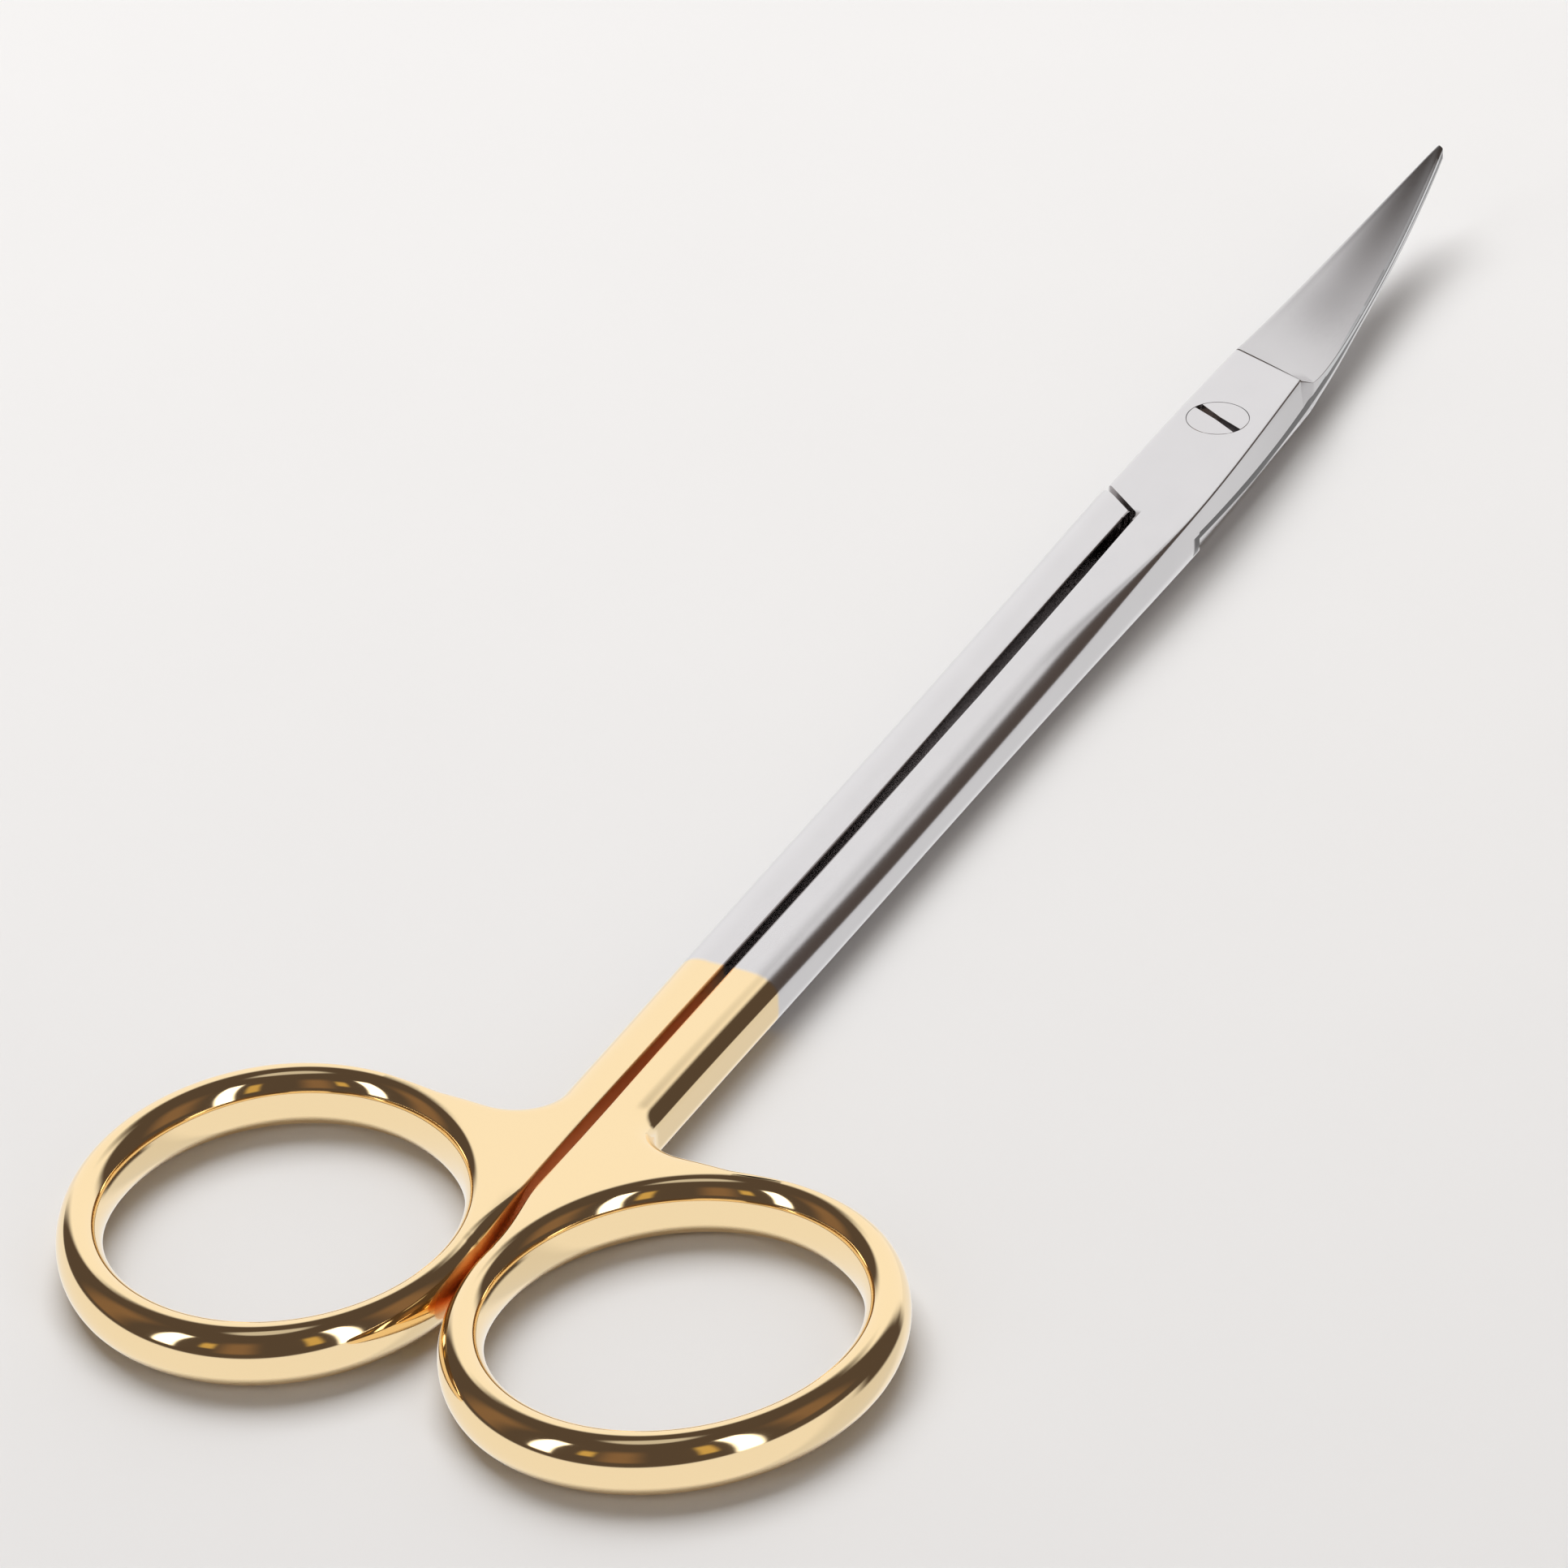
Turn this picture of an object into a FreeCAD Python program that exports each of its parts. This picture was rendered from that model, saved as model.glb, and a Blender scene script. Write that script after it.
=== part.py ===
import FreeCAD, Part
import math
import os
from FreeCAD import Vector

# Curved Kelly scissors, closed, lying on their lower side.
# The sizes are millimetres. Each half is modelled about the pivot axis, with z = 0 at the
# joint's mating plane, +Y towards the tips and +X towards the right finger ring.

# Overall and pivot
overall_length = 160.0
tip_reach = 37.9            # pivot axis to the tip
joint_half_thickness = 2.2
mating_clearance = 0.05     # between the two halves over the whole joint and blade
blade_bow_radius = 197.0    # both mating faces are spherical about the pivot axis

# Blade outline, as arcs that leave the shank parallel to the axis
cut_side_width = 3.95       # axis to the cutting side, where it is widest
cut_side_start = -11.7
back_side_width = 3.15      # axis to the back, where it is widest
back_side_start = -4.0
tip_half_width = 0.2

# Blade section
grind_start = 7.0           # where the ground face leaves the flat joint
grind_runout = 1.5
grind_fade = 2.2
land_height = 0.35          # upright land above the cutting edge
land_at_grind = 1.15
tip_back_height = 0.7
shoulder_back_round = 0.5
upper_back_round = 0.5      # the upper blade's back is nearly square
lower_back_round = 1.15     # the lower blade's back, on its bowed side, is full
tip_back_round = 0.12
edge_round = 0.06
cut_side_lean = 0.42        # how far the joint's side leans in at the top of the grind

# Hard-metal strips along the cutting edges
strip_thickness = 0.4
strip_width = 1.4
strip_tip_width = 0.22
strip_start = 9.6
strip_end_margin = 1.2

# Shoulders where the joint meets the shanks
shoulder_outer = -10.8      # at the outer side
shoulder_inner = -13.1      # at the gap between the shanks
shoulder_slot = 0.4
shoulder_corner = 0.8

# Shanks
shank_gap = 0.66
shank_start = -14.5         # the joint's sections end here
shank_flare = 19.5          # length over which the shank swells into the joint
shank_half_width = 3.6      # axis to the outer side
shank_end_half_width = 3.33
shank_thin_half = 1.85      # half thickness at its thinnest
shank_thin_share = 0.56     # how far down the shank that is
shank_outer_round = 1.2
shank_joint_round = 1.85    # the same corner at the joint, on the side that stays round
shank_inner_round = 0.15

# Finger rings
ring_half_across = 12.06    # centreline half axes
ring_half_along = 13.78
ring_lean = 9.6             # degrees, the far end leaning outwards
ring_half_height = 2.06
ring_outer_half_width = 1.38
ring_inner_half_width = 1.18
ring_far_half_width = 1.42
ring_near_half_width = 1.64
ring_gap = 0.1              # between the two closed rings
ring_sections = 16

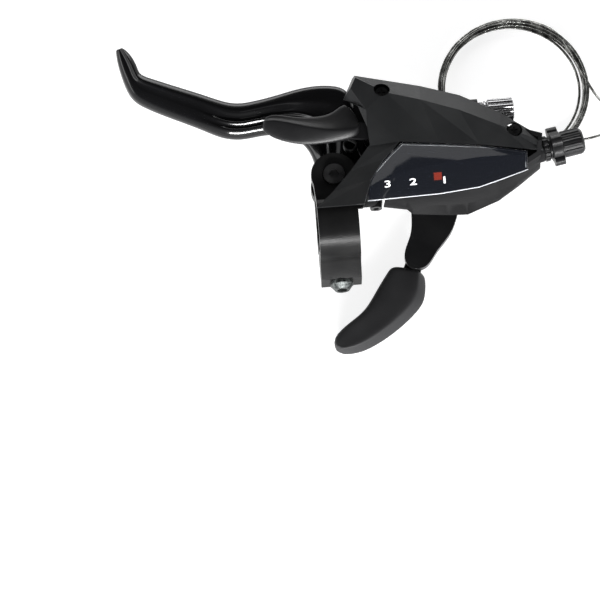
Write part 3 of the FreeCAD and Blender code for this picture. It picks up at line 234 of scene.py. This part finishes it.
┄┄┄┄┄┄
Directive =
Return only the lines spanning from the first line of the material through the line with "from FreeCAD import Vector", copied exactly, both ends kept.

Finished task =
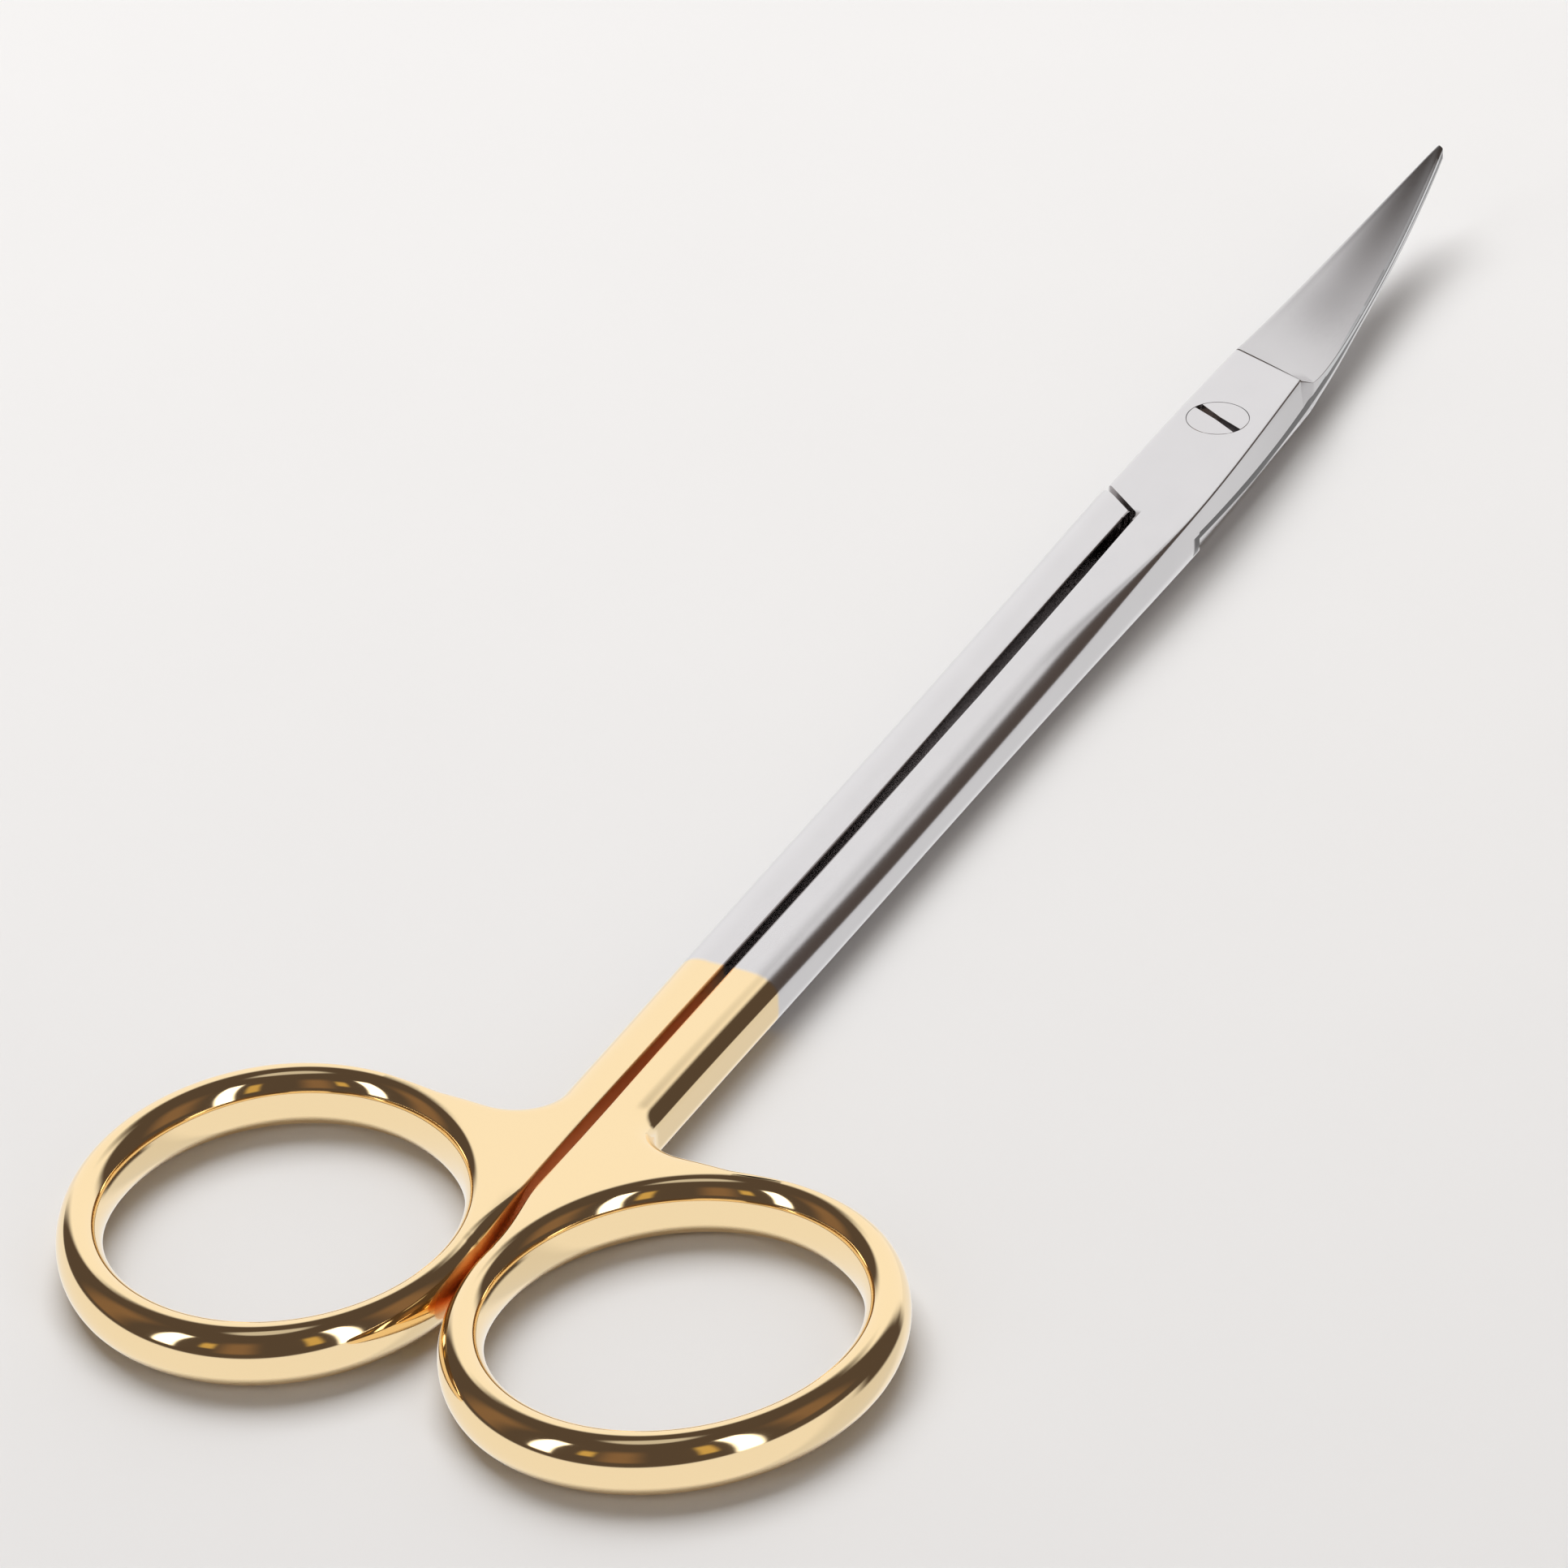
Turn this picture of an object into a FreeCAD Python program that exports each of its parts. This picture was rendered from that model, saved as model.glb, and a Blender scene script. Write that script after it.
=== part.py ===
import FreeCAD, Part
import math
import os
from FreeCAD import Vector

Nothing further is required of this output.